Over three days of fighting, the invaders were steadily overwhelmed. Appeals for US air support went unanswered, as Kennedy refused to escalate American involvement. By the 19th of April, the surviving members of Brigade 2506 were forced to surrender. Around 114 were killed, and more than 1,100 were captured.
The political consequences were immediate and severe. Kennedy publicly accepted responsibility, but privately raged at the CIA and his military advisers for the plan’s optimistic assumptions. The failure damaged American credibility and emboldened Castro, who declared Cuba a socialist state shortly afterward. It also pushed Cuba decisively into the Soviet orbit. Nikita Khrushchev, seeing both an opportunity and a vulnerability, increased support for Castro’s regime.
For Castro, the Bay of Pigs was a defining victory. It allowed him to present himself as the defender of Cuban sovereignty against American imperialism. Domestic opposition was crushed more effectively than before, as the invasion justified harsher internal security measures. The event became a foundational myth of the Cuban Revolution.
Internationally, the invasion embarrassed the United States. Many nations condemned the apparent attempt to overthrow a sovereign government. In Latin America, it reinforced suspicions of American interventionism.

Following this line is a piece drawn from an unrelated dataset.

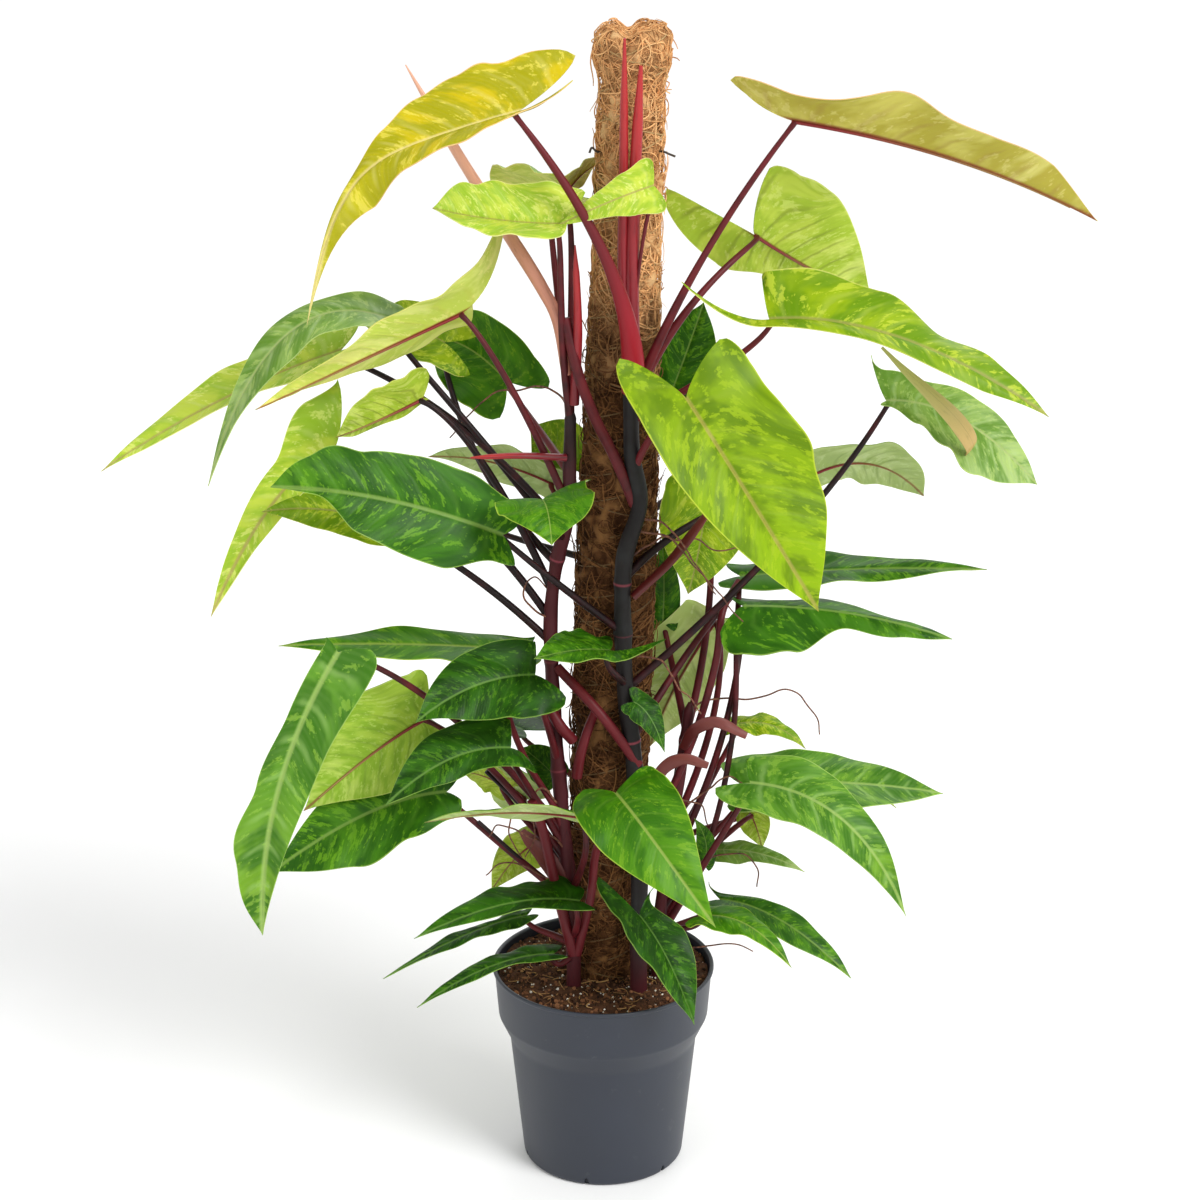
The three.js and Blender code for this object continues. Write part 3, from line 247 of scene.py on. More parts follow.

In the Soviet Union, it encouraged Khrushchev to test Kennedy’s resolve, contributing directly to the decision to place nuclear missiles in Cuba in 1962.
The Bay of Pigs also had lasting institutional effects within the United States. Kennedy restructured the national security decision-making process, becoming more sceptical of intelligence assessments and covert operations. This scepticism influenced his cautious handling of the Cuban Missile Crisis, where he resisted military advice for immediate air strikes and invasion.
In retrospect, the invasion failed because of flawed intelligence, unrealistic assumptions about Cuban resistance to Castro, poor coordination, and political constraints that undermined the military plan. It stands as a classic example of how groupthink, secrecy, and political caution can combine to produce strategic disaster.
More than six decades later, the Bay of Pigs remains a potent symbol of Cold War miscalculation. It marked a moment when covert ambition collided with geopolitical reality, altering the course of US–Cuban relations and bringing the world closer to nuclear confrontation than ever before.